What you will do
Reproduce precisely the lines between the start of the data below and the line with "return Vector((radius *", both included.

Collected data
------

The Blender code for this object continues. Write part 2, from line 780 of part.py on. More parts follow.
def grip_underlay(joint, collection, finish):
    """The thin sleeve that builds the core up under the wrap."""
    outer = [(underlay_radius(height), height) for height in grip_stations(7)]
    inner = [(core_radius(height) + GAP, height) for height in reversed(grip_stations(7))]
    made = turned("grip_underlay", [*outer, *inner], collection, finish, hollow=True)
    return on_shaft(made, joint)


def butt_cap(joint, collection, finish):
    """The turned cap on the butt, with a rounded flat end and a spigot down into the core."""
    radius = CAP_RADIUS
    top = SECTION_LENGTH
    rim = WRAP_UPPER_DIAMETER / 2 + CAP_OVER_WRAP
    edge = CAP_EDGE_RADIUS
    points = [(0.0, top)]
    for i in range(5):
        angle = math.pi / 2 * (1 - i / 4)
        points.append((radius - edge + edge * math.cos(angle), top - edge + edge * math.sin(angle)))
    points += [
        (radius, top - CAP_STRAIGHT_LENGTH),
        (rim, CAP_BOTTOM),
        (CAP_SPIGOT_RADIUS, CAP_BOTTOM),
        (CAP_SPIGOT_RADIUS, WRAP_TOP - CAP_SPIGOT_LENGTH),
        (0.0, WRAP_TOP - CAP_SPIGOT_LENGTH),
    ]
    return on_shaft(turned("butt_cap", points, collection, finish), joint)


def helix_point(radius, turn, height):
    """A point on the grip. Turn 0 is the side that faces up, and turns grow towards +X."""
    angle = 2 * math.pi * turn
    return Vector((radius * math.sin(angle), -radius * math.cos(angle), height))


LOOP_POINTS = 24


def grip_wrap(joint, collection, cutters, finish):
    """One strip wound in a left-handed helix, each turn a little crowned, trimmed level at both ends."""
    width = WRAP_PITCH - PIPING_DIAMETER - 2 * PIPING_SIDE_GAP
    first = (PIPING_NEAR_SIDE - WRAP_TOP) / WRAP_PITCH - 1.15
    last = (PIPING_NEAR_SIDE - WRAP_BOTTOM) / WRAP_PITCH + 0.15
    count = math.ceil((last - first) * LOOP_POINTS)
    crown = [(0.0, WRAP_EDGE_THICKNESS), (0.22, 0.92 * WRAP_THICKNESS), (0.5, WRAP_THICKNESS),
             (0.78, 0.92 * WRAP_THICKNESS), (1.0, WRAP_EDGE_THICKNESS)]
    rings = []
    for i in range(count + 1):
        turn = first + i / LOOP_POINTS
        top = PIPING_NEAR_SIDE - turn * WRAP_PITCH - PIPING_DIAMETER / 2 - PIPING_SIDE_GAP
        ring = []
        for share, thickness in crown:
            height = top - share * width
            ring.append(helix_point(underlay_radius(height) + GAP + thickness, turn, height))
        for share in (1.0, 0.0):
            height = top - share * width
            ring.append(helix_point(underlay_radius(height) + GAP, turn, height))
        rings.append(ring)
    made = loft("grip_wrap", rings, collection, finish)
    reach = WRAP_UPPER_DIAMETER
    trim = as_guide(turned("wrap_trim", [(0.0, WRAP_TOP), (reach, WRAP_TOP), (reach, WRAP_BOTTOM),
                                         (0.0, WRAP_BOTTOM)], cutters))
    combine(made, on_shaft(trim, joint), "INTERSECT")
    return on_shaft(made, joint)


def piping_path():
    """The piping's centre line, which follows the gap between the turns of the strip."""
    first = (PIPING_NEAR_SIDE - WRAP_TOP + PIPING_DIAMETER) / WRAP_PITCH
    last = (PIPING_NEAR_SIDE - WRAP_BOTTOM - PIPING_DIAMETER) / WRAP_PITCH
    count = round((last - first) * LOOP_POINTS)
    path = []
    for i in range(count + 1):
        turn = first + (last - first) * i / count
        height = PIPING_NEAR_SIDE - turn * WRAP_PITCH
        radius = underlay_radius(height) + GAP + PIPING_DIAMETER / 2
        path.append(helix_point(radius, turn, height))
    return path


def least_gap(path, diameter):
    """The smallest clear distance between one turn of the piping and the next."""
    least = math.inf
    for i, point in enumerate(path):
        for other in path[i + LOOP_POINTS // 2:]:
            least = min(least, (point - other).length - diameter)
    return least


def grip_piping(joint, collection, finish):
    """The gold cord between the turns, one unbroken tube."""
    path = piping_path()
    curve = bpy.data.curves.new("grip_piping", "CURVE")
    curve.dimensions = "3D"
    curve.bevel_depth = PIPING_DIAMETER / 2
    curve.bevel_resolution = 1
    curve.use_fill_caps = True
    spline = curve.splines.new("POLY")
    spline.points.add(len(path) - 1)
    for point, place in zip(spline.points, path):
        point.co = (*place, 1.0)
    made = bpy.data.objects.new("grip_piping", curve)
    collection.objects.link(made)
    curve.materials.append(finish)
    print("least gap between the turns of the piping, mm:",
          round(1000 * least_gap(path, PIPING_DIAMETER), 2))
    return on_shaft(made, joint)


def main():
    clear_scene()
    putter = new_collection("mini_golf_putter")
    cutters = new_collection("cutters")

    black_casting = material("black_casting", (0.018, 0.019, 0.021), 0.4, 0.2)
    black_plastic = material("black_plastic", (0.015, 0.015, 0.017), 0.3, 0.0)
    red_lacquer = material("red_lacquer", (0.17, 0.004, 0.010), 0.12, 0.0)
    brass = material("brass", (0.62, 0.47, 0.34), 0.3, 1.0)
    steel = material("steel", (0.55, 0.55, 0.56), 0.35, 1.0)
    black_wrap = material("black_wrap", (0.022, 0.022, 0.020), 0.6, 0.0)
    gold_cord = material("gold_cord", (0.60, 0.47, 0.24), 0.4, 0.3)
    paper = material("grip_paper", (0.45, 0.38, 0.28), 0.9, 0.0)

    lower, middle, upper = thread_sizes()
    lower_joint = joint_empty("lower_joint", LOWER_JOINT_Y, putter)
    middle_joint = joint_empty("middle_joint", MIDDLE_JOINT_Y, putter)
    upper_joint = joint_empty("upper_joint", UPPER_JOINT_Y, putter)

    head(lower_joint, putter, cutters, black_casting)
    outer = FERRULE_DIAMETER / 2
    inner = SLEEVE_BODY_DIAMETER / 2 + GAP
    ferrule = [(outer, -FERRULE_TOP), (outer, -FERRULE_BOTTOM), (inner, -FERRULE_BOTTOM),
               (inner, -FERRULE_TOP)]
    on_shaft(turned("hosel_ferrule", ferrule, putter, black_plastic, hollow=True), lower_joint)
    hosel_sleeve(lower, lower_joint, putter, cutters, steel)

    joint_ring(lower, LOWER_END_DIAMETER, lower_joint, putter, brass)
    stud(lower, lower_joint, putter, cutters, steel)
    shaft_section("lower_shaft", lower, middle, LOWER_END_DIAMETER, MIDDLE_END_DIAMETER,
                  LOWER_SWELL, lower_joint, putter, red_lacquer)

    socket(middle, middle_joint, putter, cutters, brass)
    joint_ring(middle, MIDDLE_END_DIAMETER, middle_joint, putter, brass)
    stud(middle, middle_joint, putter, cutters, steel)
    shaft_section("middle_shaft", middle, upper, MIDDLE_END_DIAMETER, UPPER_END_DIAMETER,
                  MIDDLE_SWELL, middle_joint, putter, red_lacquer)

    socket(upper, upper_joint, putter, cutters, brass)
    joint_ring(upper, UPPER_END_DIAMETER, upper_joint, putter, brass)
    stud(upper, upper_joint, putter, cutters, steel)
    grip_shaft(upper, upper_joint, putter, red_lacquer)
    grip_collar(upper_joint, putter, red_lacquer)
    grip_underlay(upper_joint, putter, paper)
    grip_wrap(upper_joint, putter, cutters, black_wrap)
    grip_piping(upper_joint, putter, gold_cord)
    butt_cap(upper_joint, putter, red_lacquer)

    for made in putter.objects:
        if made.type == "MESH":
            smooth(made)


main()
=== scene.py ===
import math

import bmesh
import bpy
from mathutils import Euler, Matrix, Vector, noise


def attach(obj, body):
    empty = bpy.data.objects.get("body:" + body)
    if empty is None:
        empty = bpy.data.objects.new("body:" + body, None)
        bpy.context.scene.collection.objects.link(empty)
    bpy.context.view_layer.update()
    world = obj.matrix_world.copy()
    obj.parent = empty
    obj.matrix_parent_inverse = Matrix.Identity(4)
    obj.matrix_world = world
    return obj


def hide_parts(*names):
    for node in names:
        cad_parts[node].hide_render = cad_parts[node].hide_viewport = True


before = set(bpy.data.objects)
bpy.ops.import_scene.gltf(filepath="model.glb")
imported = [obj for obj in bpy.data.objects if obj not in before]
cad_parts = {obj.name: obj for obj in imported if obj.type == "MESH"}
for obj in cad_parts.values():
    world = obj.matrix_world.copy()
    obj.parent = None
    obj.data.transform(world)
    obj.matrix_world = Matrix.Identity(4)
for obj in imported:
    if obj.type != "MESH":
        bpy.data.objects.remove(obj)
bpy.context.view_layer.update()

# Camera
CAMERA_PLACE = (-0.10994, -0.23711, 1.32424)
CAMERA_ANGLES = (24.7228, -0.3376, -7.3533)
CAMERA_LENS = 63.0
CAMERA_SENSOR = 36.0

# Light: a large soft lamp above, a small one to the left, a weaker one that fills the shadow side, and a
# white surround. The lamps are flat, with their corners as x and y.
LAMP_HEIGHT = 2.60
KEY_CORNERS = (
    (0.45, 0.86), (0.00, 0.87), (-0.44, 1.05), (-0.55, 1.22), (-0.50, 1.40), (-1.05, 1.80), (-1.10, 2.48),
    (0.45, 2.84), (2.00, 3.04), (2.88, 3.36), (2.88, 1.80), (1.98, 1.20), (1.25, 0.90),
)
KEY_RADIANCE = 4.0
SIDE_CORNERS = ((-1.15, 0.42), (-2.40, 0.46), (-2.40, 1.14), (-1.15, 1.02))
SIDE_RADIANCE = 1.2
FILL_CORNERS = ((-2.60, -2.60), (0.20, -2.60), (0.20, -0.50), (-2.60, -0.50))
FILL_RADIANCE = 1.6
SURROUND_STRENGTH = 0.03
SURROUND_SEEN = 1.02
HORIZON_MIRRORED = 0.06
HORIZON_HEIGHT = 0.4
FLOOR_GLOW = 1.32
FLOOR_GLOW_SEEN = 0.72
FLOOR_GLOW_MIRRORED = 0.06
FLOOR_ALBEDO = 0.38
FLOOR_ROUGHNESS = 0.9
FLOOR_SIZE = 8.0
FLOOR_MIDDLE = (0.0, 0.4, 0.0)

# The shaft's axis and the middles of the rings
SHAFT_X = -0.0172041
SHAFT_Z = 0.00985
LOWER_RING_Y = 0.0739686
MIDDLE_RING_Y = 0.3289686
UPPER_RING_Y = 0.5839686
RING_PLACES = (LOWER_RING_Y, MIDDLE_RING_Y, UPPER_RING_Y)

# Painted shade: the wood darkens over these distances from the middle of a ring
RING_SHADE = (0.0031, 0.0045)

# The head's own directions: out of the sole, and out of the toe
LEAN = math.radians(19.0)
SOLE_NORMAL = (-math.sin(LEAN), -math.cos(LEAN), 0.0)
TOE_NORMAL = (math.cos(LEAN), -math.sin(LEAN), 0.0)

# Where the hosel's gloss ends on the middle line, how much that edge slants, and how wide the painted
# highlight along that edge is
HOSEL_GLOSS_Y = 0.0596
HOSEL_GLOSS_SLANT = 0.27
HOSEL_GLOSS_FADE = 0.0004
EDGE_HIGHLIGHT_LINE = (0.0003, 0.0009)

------

Written answer
The Blender code for this object continues. Write part 2, from line 780 of part.py on. More parts follow.
def grip_underlay(joint, collection, finish):
    """The thin sleeve that builds the core up under the wrap."""
    outer = [(underlay_radius(height), height) for height in grip_stations(7)]
    inner = [(core_radius(height) + GAP, height) for height in reversed(grip_stations(7))]
    made = turned("grip_underlay", [*outer, *inner], collection, finish, hollow=True)
    return on_shaft(made, joint)


def butt_cap(joint, collection, finish):
    """The turned cap on the butt, with a rounded flat end and a spigot down into the core."""
    radius = CAP_RADIUS
    top = SECTION_LENGTH
    rim = WRAP_UPPER_DIAMETER / 2 + CAP_OVER_WRAP
    edge = CAP_EDGE_RADIUS
    points = [(0.0, top)]
    for i in range(5):
        angle = math.pi / 2 * (1 - i / 4)
        points.append((radius - edge + edge * math.cos(angle), top - edge + edge * math.sin(angle)))
    points += [
        (radius, top - CAP_STRAIGHT_LENGTH),
        (rim, CAP_BOTTOM),
        (CAP_SPIGOT_RADIUS, CAP_BOTTOM),
        (CAP_SPIGOT_RADIUS, WRAP_TOP - CAP_SPIGOT_LENGTH),
        (0.0, WRAP_TOP - CAP_SPIGOT_LENGTH),
    ]
    return on_shaft(turned("butt_cap", points, collection, finish), joint)


def helix_point(radius, turn, height):
    """A point on the grip. Turn 0 is the side that faces up, and turns grow towards +X."""
    angle = 2 * math.pi * turn
    return Vector((radius * math.sin(angle), -radius * math.cos(angle), height))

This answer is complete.